Doctor with 9 retractions loses lawsuit over work as expert witness

Cory Toth

A Canadian doctor with nine retractions due to misconduct has lost a court case seeking payment for an expert medical exam he performed in August 2014. The exam took place several months after his university found he had allowed a breach of research integrity in his lab and a month before news of the investigation and his departure from the school made national news in Canada.

On Dec. 5, Cory Toth, a former professor at the University of Calgary (U of C), appeared in an Edmonton, Alberta courtroom as the plaintiff in a lawsuit filed in Provincial Civil Court. The story was first reported by the Edmonton Journal.

Court documents, which we’ve made available here, show that in April 2016 Toth sued Western Medical Assessments (WMA) — the company that hired him to perform the exam, which was used in another case — and Michele Reeves — the lawyer who hired WMA. Toth alleged that he never received payment for his work and sought Can$2,000 (US$1,552) plus interest. In his claim, he said that despite the U of C finding:

my standing as a physician to perform any medicolegal assessments or any patient assessment was never held in question.

But the defendants disputed Toth’s claim and both countersued. WMA said it never would have let him to perform the exam had it known about the U of C finding, issued in March 2014, and that it suffered reputational damages of Can$5,000. WMA CEO Roger Hodkinson told Retraction Watch they’d used Toth as a medical expert before:

He had excellent neurology opinions. But there’s a huge difference between being a competent physician with an ability to practice medicine and being an expert with credibility before the court. He didn’t understand that distinction.

Reeves said she was forced to hire another medical expert — at a cost of Can$2,500 — after news of Toth’s research integrity problems broke on Sept. 8, 2014.

The story about the U of C finding and Toth’s subsequent departure from the university, published in Canada’s National Post, noted that comments written in response to our coverage of Toth’s retractions helped identify other questionable data in Toth’s papers, leading to the university’s investigation.

Toth did not respond to our request for comment.

In her dispute note, Reeves said that the National Post story came out just three days after she had submitted Toth’s expert report to the opposing counsel in her case.
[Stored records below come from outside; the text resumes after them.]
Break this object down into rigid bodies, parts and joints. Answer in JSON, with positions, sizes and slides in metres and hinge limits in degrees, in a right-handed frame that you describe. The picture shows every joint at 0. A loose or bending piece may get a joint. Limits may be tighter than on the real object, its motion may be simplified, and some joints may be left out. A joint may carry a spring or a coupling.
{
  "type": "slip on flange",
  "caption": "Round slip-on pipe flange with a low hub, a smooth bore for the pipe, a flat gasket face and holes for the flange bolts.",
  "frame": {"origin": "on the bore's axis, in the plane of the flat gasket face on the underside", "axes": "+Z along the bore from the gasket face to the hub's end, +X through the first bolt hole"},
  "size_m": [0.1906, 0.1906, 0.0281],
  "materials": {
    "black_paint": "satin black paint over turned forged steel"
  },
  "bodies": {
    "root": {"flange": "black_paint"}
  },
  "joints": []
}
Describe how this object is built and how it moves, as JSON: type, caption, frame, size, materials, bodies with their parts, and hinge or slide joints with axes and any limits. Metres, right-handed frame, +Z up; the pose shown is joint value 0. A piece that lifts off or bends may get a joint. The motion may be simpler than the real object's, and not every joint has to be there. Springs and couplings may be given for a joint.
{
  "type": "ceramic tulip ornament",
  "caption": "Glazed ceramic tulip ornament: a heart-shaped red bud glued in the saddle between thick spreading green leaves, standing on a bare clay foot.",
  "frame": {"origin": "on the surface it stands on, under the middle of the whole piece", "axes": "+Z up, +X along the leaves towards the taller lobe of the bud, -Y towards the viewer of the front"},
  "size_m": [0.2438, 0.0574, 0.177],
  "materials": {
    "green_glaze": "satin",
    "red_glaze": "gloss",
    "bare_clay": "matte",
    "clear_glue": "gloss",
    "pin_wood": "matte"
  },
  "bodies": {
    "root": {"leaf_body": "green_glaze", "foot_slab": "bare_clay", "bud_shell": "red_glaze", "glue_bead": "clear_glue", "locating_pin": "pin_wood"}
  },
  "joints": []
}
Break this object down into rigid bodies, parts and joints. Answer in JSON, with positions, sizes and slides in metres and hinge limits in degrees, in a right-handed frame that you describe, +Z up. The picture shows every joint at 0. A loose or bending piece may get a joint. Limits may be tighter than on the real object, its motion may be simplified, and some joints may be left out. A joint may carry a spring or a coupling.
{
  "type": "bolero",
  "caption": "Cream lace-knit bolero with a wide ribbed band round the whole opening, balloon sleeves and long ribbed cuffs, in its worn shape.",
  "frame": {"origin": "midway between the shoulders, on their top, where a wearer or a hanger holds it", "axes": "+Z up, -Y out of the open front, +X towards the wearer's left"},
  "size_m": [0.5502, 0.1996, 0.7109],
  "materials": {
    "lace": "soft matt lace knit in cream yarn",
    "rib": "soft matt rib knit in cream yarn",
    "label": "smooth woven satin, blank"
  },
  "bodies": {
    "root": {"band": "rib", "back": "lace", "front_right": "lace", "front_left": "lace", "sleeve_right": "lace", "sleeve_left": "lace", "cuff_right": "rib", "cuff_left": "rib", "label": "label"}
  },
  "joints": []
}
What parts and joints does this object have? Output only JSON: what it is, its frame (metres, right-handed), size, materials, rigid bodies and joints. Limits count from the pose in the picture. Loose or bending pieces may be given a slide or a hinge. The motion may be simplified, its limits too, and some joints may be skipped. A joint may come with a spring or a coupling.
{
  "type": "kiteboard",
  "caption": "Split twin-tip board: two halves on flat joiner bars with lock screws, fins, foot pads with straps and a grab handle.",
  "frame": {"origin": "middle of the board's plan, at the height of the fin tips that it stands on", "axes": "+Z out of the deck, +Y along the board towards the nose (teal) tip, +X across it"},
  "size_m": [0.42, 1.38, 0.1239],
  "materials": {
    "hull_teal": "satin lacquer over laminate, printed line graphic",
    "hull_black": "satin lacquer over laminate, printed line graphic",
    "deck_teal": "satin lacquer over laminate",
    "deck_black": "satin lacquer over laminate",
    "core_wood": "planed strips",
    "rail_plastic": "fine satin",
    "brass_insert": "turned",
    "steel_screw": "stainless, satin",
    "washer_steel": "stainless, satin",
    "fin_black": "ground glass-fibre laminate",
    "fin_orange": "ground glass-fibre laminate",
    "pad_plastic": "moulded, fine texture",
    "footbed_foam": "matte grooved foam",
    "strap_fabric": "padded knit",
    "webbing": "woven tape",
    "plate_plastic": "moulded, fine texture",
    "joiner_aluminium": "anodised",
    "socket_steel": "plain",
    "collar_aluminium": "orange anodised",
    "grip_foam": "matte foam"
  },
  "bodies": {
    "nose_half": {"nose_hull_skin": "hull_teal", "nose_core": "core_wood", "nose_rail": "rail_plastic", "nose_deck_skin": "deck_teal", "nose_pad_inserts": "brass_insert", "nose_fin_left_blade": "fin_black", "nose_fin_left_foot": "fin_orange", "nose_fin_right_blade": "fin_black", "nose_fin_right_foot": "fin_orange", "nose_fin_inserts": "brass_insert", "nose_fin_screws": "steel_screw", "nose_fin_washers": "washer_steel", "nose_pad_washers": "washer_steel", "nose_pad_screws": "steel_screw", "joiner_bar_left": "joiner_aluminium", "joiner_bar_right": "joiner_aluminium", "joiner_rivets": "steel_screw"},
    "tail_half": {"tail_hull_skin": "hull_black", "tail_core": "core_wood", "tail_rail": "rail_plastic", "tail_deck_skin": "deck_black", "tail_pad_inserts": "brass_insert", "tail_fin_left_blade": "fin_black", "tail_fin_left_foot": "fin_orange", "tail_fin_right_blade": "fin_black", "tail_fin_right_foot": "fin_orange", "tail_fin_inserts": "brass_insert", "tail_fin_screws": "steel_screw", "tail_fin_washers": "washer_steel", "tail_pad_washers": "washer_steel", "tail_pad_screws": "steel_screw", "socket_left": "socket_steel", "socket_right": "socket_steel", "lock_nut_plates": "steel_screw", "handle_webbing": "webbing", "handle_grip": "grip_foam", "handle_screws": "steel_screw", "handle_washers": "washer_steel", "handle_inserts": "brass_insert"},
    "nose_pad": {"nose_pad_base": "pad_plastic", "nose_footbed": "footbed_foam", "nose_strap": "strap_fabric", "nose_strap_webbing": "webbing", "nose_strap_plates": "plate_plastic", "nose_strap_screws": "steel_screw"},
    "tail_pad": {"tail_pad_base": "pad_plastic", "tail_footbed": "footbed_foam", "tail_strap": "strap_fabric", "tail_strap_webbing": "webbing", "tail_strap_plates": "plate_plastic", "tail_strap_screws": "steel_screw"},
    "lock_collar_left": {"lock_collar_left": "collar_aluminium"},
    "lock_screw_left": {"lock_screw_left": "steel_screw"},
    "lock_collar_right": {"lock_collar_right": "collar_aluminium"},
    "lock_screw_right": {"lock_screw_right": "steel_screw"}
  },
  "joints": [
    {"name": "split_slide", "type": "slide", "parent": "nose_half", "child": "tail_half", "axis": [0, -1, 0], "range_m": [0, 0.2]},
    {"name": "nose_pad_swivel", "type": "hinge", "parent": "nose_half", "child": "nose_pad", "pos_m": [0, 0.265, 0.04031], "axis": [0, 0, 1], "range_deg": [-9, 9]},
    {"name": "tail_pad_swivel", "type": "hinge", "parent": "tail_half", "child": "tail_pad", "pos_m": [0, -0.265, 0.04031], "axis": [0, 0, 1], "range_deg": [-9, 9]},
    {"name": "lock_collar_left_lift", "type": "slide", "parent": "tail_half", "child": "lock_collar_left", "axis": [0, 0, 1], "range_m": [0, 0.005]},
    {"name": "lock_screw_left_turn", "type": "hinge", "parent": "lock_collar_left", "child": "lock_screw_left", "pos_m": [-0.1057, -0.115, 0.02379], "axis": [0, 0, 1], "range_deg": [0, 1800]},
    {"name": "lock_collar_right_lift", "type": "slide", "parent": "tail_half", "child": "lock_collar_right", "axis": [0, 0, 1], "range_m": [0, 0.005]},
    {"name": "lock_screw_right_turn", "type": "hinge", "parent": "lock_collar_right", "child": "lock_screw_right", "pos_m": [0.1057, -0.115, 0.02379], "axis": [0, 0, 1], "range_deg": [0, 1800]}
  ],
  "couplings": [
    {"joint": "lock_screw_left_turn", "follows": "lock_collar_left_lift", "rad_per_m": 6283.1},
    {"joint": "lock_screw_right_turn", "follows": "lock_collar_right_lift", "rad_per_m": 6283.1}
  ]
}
She said:

[Toth] knew or ought to have known his credibility would have been attacked successfully in cross-examination; and he knew or ought to have known he was not fit to be used as an expert and his report was useless, potentially harmful even.

WMA’s dispute note said Toth had an “ethical obligation” to disclose the U of C finding; had he done so, the company said it wouldn’t have chosen him to conduct the exam.

At trial, Reeves asked Judge Kalil Haymour to dismiss Toth’s claim. Haymour did so. Hodkinson, who was present in the courtroom, told us:

[Haymour] just stopped the proceedings and gave his opinion, which was that the civil claim was dismissed against both defendants.

In a judgement issued the same day, Haymour also dismissed both countersuits as well. Haymour did not elaborate on why he dismissed any of the suits, neither in the written order, nor at trial, Hodkinson told us.

Haymour also ordered Toth to pay Reeves Can$875 in costs and WMA to pay Toth Can$200, for travel costs Toth incurred when WMA cancelled an earlier trial date (Toth now lives in British Columbia.) The parties ultimately agreed that the costs would be settled if Toth paid Reeves Can$675.